Antiferromagnetic Correlations in Strongly Valence Fluctuating CeIrSn

CeIrSn with a quasikagome Ce lattice in the hexagonal basal plane is a strongly valence fluctuating compound, as we confirm by hard x-ray photoelectron spectroscopy and inelastic neutron scattering, with a high Kondo temperature of $T_K\sim 480\mathrm{K}$. We report a negative in-plane thermal expansion $\alpha /T$ below 2 K, which passes through a broad minimum near 0.75 K. Volume and $a$-axis magnetostriction for $B\parallel a$ are markedly negative at low fields and change sign before a sharp metamagnetic anomaly at 6 T. These behaviors are unexpected for Ce-based intermediate valence systems, which should feature positive expansivity.
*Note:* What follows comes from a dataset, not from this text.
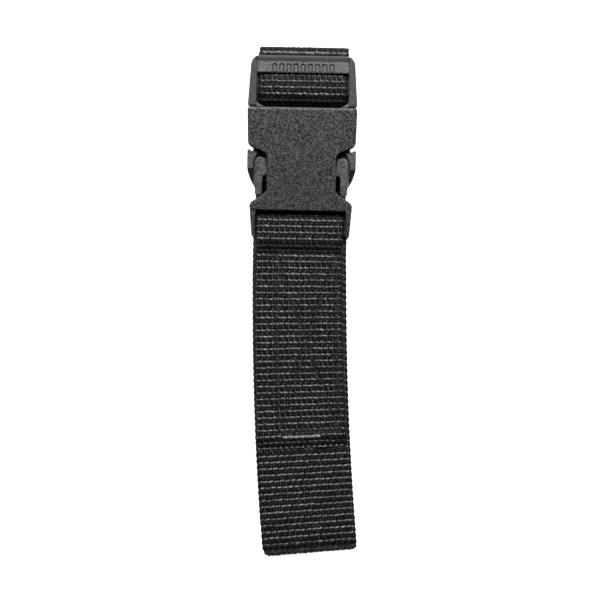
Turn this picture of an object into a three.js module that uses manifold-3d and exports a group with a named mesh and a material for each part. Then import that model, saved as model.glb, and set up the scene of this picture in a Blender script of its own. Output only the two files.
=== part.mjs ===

Rather they point towards antiferromagnetic correlations at very low temperatures. This is supported by muon spin relaxation measurements down to 0.1 K, which provide microscopic evidence for a broad distribution of internal magnetic fields. Comparison with isostructural CeRhSn suggests that these antiferromagnetic correlations emerging at $T\ll T_K$ result from geometrical frustration.

Figure 1

Ce $3d$ core-level spectrum. Blue curve: as extracted from hard x-ray photoelectron spectroscopy (HAXPES); red curve: full-multiplet configuration-interaction simulation; orange curve: simulation with reduced broadening. The weights of the $4f^0$, $4f^1$, and $4f^2$ configurations in the ground state are also indicated.

Figure 2

Volume magnetostriction coefficient ${\lambda }_V=V^{-1}dV/dB$ for $B\parallel a$, determined from three independent linear magnetostriction measurements (SM). The inset shows the field variation of $BdM/dB$ for $B\parallel a$ at 0.5 K, calculated from the dc magnetization data extracted from Ref. [9].

Figure 3

Linear thermal-expansion coefficient as $\alpha /T$ of CeIrSn along the $a$ (red circles), $c$ (green triangles), and $a^{*}$ (blue squares) axes at zero field. ${\alpha }_a/T$ data for CeRhSn at almost zero pressure and at 0.2 GPa applied along the $a$ axis are extracted from Refs. [13, 19].

Figure 4

(a) Zero field $\mu \mathrm{SR}$ spectra collected at the indicated temperatures. The solid curves are fits to the data by use of Eq. (2). (b) Temperature dependence of the slow (${\lambda }_{\mathrm{ZF}1}$) and the fast (${\lambda }_{\mathrm{ZF}2}$) relaxations. The inset shows the temperature dependence of the initial asymmetry of the slow relaxations ($A_{\mathrm{ZF}1}$) and the fast one ($A_{\mathrm{ZF}2}$).